Tristan December 14, 2007 at 1:53 am

I have to take back this forestry analysis because the american credit crunch’s destruction of housing starts has caused a premature crash in forest production, so production in BC is way down.

Still, this is a good example of a crisis that would not have affected BC nearly as much if the government hadn’t allowed the industry to grow so quickly to “take advantage” of the pine beetle kill while maintaining their regular quotas.

Milan December 14, 2007 at 9:17 am

Certainly economic interests are more essential than religious ones.

Situation A

The government is conservative. Gay rights do not exist, children attend schools that teach the faith of their parents, and abortion is banned in most circumstances. Few restrictions exist on handgun ownership.

Situation B

The government is liberal. Gays can marry, all schools are strictly secular, and confidential abortions are available to anyone. Nobody owns a handgun and sharp restrictions exist on other weapons

I think there are people in Canada who would much prefer to live in one of these situations, even if they would be twice as rich in the other. Wealth cannot buy a fundamental change in the framework of laws that surrounds you. Would you rather be twice as rich in a state that forces you to be Catholic or Protestant and persecutes you if you stray from that line?

. December 14, 2007 at 11:19 am

“You know, the Gore-leone crime family is now the number one crime family in the world, when you think about it. He’s about to pull off the biggest scam in the history of the world. It’s bigger than any bank heist, bigger than any drug deal. It’s bigger than any counterfeiting scheme, and he’s doing it all nice and natural with a little help from the socialist perverts in Norway, who gave him a Nobel Prize. Why do I call them socialist perverts? Answer: because they are. By and large, 90 percent of the people on the Nobel Committee are into child pornography and molestation, according to the latest scientific studies.”

— nationally syndicated radio host Michael Savage

tristan December 15, 2007 at 4:57 am

Milan,

I disagree. I think anyone would rather live in situation A than situation B if it meant the difference between having a career and family or living on the street in poverty. Also, I think they would simply be better off given this situation in situation A, whether they thought so or not.

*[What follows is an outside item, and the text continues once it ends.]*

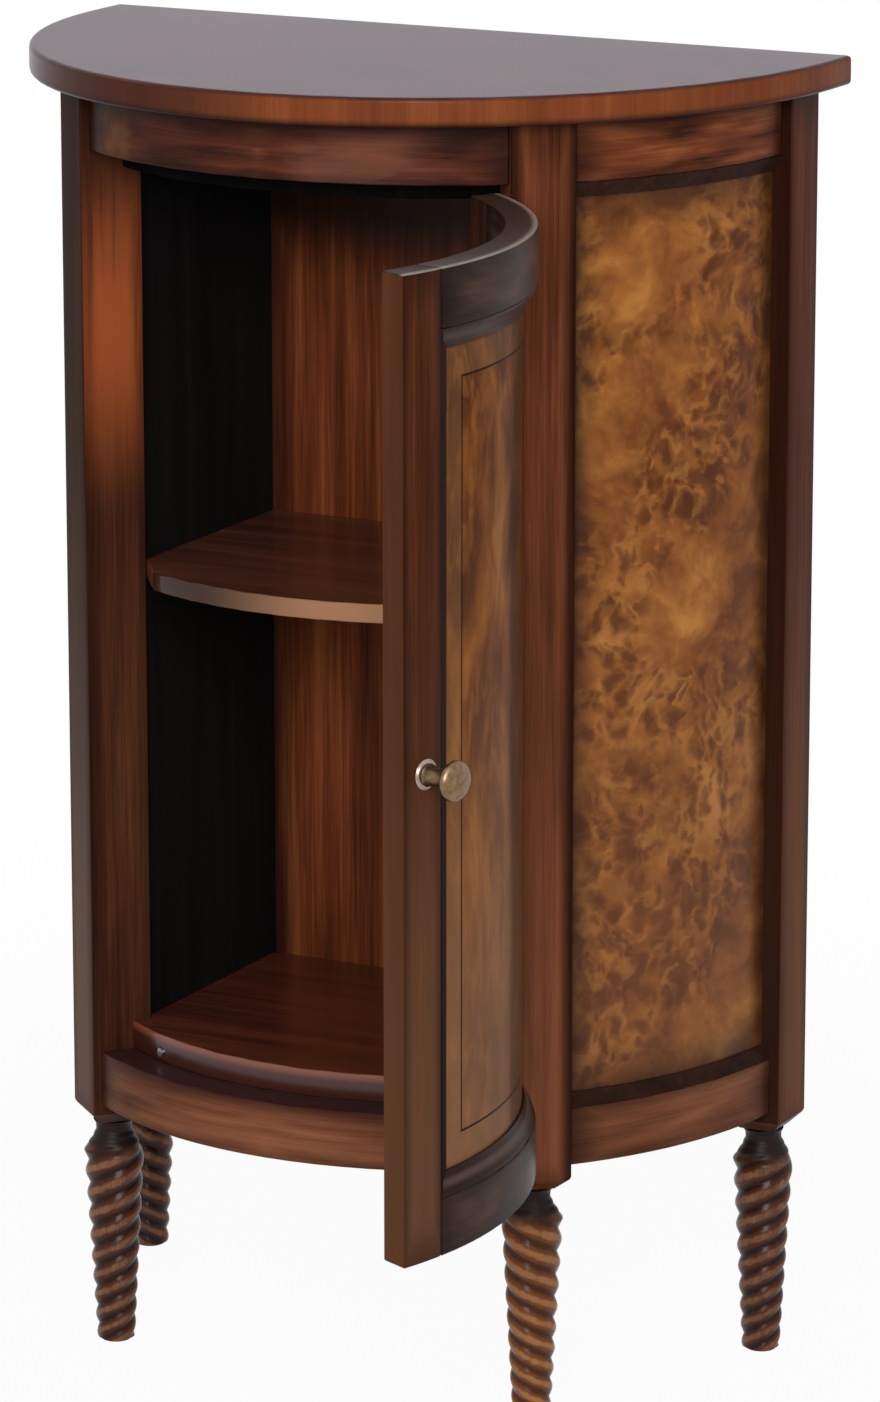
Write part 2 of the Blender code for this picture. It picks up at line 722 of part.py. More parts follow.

Furthermore, using this notion of “twice as rich” is ridiculous – the marginal benefit of income decreases exponentially, so twice as much money in no sense makes you twice as economically well off.

When you vote for a leader that furthers your religious interests, but makes it more likely you will be too poor to live a full and satisfying life, you are choosing your narrow interests over your broad ones, and therefore acting against your own best interests.

Milan December 15, 2007 at 10:12 am

I think anyone would rather live in situation A than situation B if it meant the difference between having a career and family or living on the street in poverty.

Desperate poverty is a special case – as Rawls argues well. That said, you could well imagine someone being happier earning $50,000 in Scenario A compared to $100,000 in Scenario B – or vice versa.

Furthermore, using this notion of “twice as rich” is ridiculous – the marginal benefit of income decreases exponentially, so twice as much money in no sense makes you twice as economically well off.

True, but irrelevant. We are discussing whether non-economic preferences can in some cases trump economic ones.

When you vote for a leader that furthers your religious interests, but makes it more likely you will be too poor to live a full and satisfying life, you are choosing your narrow interests over your broad ones, and therefore acting against your own best interests.

This has the same problem as your first statement. I would personally pay a lot to avoid living in a theocracy. I think that is a legitimate preference, even if I would somehow be rich in the theocracy. I don’t see how you can just dismiss someone’s preference about the social and religious climate in which they live. Countless people have expended huge sums and taken on great risks to move to places that are more to their liking in terms of their social or religious character.

Milan December 15, 2007 at 10:13 am

Re: Michael Savage,

Some people just cannot be satirized. They do it to themselves far more effectively than others could hope to.

. February 5, 2008 at 10:51 am

Risk of natural disturbances makes future contribution of Canada’s forests to the global carbon cycle highly uncertain

A large carbon sink in northern land surfaces inferred from global carbon cycle inversion models led to concerns during Kyoto Protocol negotiations that countries might be able to avoid efforts to reduce fossil fuel emissions by claiming large sinks in their managed forests. The greenhouse gas balance of Canada’s managed forest is strongly affected by naturally occurring fire with high interannual variability in the area burned and by cyclical insect outbreaks. Taking these stochastic future disturbances into account, we used the Carbon Budget Model of the Canadian Forest Sector (CBM-CFS3) to project that the managed forests of Canada could be a source of between 30 and 245 Mt CO2e yr–1 during the first Kyoto Protocol commitment period (2008–2012). The recent transition from sink to source is the result of large insect outbreaks. The wide range in the predicted greenhouse gas balance (215 Mt CO2e yr–1) is equivalent to nearly 30% of Canada’s emissions in 2005. The increasing impact of natural disturbances, the two major insect outbreaks, and the Kyoto Protocol accounting rules all contributed to Canada’s decision not to elect forest management. In Canada, future efforts to influence the carbon balance through forest management could be overwhelmed by natural disturbances. Similar circumstances may arise elsewhere if global change increases natural disturbance rates. Future climate mitigation agreements that do not account for and protect against the impacts of natural disturbances, for example, by accounting for forest management benefits relative to baselines, will fail to encourage changes in forest management aimed at mitigating climate change.

. April 23, 2008 at 5:01 pm

The pine beetle is already moving on to greener pastures. It has crossed the Rockies into western Alberta’s forests. This year’s cold prairie winter should have helped set the bug back in Alberta, says Kurz.

But given favourable conditions in future, such as mild winters, the beetle could spread across Canada’s vast northern boreal forest, one of the most important stores of carbon on the planet.

“I don’t want to be alarmist, but it is certainly feasible that a future outbreak later this century could go across the boreal,” Kurz said in an interview. “Basically the warmer the climate gets, the greater the chances that this could occur.”